One of the fascinating things about Probability Theory is that sometimes the right answer runs counter to our intuition. In fact, this is the basis for many of the so-called proposition bets one sees, often in bar rooms. A classic example of this is the famous Birthday Problem. If you want to learn about this you can go to the archives of my articles on this site and check out my September 16, 1999 article entitled An Earful of Cider.

This month I want to show you an example where intuition is challenged; the example due to the noted mathematician G. Polya. Here it is.

An urn contains r red balls and b black balls. The probability of choosing a red ball is therefore r/(r + b). Now here is the twist. A ball is randomly drawn from the urn and not shown to us. The color is noted and c balls of the same color are added to the urn. We are not told what the color was. Clearly the mixture in the urn has changed although we don't know how. The question is what is the probability of choosing a red ball from the r + b + c balls in the urn?

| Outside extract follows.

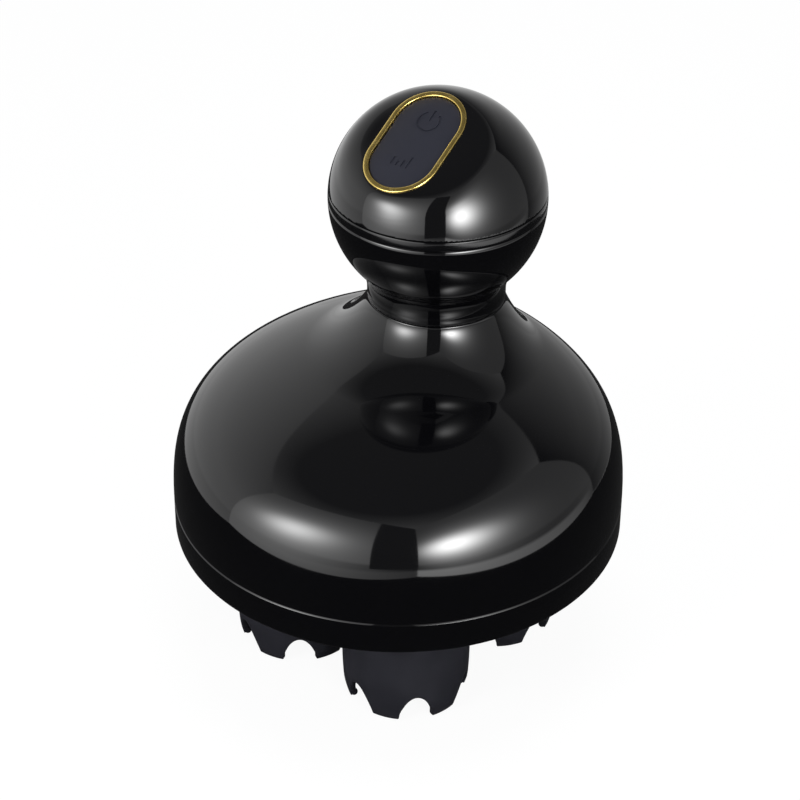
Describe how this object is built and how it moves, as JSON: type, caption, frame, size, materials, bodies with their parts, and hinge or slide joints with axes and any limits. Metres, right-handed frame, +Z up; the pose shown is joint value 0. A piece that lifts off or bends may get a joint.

We will need the following facts from probability theory. If A and B are events I'll denote the event that both A and B occur by A & B. The event the either A or B (or both) occur is denoted by A or B. The conditional probability that A occurs given that B occurs is denoted by P(A|B). We then have the following:

P(A & B) = P(A|B)P(B) (1)

If A and B are disjoint events, meaning that A and B cannot both occur, then

P(A or B) = P(A) + P(B) (2)

We will use the following notation. R1 is the event that a red ball is chosen on the first draw and B1 is the event that a black ball is chosen on the first draw. Similarly, R2 and B2 correspond to red or black draws on the second draw.

As noted above

P(R1) = r/(r + b) (3)

and

P(B1) = b/(r + b) (4)

If a red ball was drawn on the first draw the urn now contains r + c red balls and b black balls. Therefore

P(R2|R1) = (r + c)/(r + b + c) (5)

On the other hand if the first ball drawn was black then the urn contains r red balls and b + c black balls. Therefore

P(R2|B1) = r/(r + b + c) (6)

From relation (1) we have

P(R2 & R1) = P(R2|R1)P(R1) (7)

Substituting (3) and (5) into (7) we obtain

P(R2 & R1) = [(r + c)/(r + b + c)][r/(r + b)] (8)

Similarly,

P(R2 & B1) = P(R2|B1)P(B1) (9)

which gives us

P(R2 & B1) = [r/(r+ b + c)][b/( r + b)] (10)

Now note that R2 & R1 and R2 & B1 are disjoint events since R1 and B1 cannot both occur. Also (R2 & R1) or (R2 & B1) is just R2 since either R1 or B1 must occur on the first draw. Applying (2) we obtain.

P(R2) = P(R2 & R1) + P(R2 & B1) (11)

which by (8) and (10) gives us

P(R2) = [r(r + c) + rb] / [(r + b)(r + b + c)]

and factoring an r out of the numerator the terms (r + b + c) cancel and we are just left with

P(R2) = r/(r + b) = P(R1)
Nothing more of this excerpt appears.